Textbook Recommendation: "Pandas in Action" by Boris Paskhaver
A book for learning the most important Python library in data science
If you want to work in data science, you should learn Python. It is the programming language that most employers use, and the library that they use most often is Pandas. It is important to note that Pandas has its own syntax, and proficiency in base Python alone is not sufficient.
A good book for learning this Python library is “Pandas in Action” by Boris Paskhaver. It explains Pandas in clear and straightforward language, and it has many examples that you can follow in a step-by-step manner. If you can access O’Reilly Online Learning through your local public library or academic institution, then you can read it for free.

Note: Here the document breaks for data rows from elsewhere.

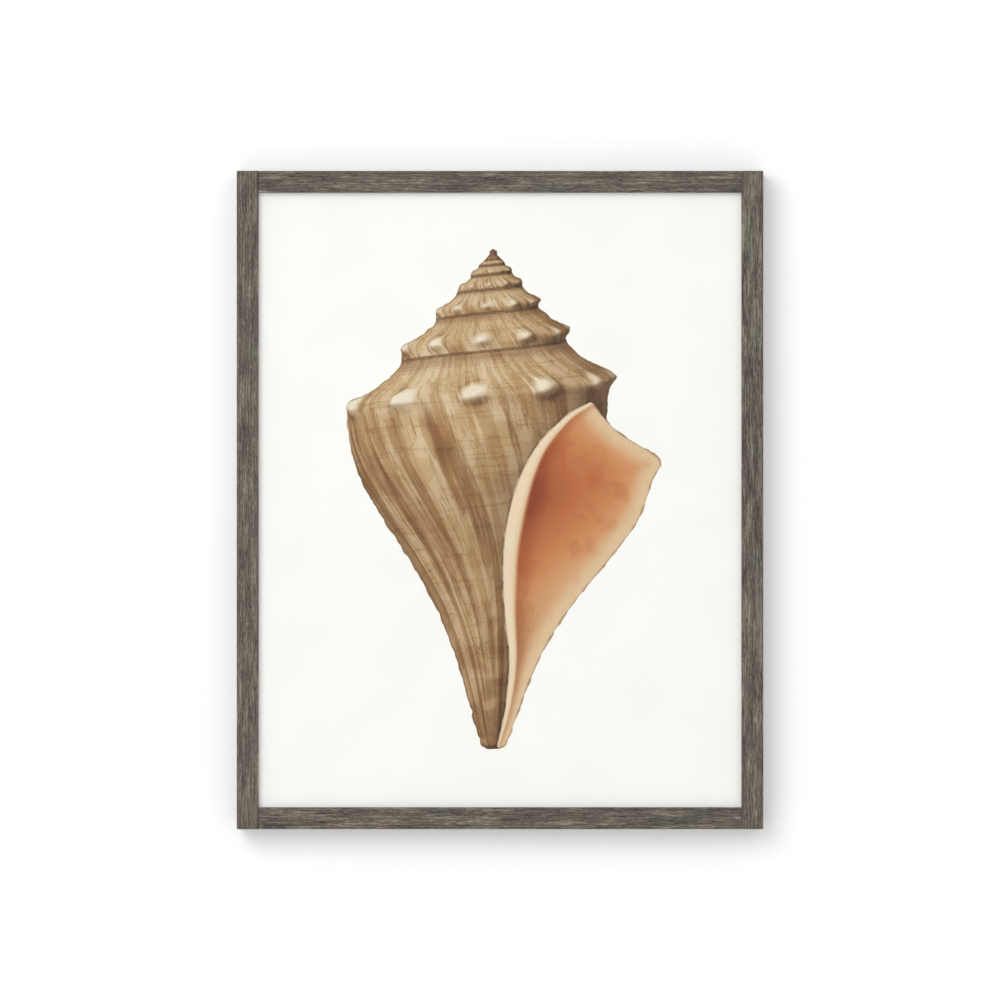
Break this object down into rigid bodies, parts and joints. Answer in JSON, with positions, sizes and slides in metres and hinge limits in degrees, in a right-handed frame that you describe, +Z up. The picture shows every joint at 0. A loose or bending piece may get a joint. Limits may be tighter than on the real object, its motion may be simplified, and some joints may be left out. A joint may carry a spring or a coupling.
{
  "type": "framed print",
  "caption": "Upright framed watercolour-style print of a sea shell under clear glazing, in a narrow weathered-wood frame with a board back and a toothed wall hanger.",
  "frame": {"origin": "the middle notch of the toothed hanger, where the nail bears, mid-way through the toothed strip", "axes": "+X to the viewer's right, +Y back into the wall, +Z up"},
  "size_m": [0.3046, 0.0211, 0.3808],
  "materials": {
    "frame_wood": "weathered grey, dry-brushed, matt",
    "clear_glazing": "clear polished acrylic sheet",
    "print_paper": "heavy cotton paper, matt, printed in colour",
    "hardboard": "pressed fibre, smooth sealed back",
    "zinc_plated_steel": "bright zinc plate",
    "rivet_brass": "plated, domed",
    "brad_steel": "dark, dull",
    "bumper_felt": "pressed felt"
  },
  "bodies": {
    "root": {"backing_board": "hardboard", "bottom_rail": "frame_wood", "brad_1": "brad_steel", "brad_2": "brad_steel", "brad_3": "brad_steel", "brad_4": "brad_steel", "brad_5": "brad_steel", "brad_6": "brad_steel", "brad_7": "brad_steel", "brad_8": "brad_steel", "bumper_left": "bumper_felt", "bumper_right": "bumper_felt", "framers_point_1": "zinc_plated_steel", "framers_point_10": "zinc_plated_steel", "framers_point_2": "zinc_plated_steel", "framers_point_3": "zinc_plated_steel", "framers_point_4": "zinc_plated_steel", "framers_point_5": "zinc_plated_steel", "framers_point_6": "zinc_plated_steel", "framers_point_7": "zinc_plated_steel", "framers_point_8": "zinc_plated_steel", "framers_point_9": "zinc_plated_steel", "glazing": "clear_glazing", "hanger_rivet_left": "rivet_brass", "hanger_rivet_right": "rivet_brass", "left_stile": "frame_wood", "print_sheet": "print_paper", "right_stile": "frame_wood", "sawtooth_hanger": "zinc_plated_steel", "top_rail": "frame_wood"}
  },
  "joints": []
}
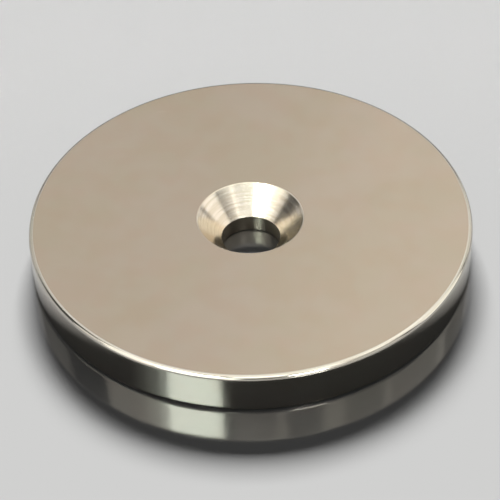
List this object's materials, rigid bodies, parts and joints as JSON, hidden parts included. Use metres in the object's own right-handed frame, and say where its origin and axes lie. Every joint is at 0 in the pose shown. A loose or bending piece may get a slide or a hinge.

As the book’s publication webpage from Manning enumerates, here are the key skills that you will learn from this book:
Import datasets, identify issues with their data structures, and optimize them for efficiency
Sort, filter, pivot, and draw conclusions from a dataset and its subsets
Identify trends from text-based and time-based data
Organize, group, merge, and join separate datasets
Use a GroupBy object to store multiple DataFrames
Note that a “DataFrame” is a particular type of object for storing tabular data in Pandas. If you want to work as a data scientist and program in Python, you will need to become knowledgeable about the structure of a Pandas DataFrame and the various operations that you can perform on it.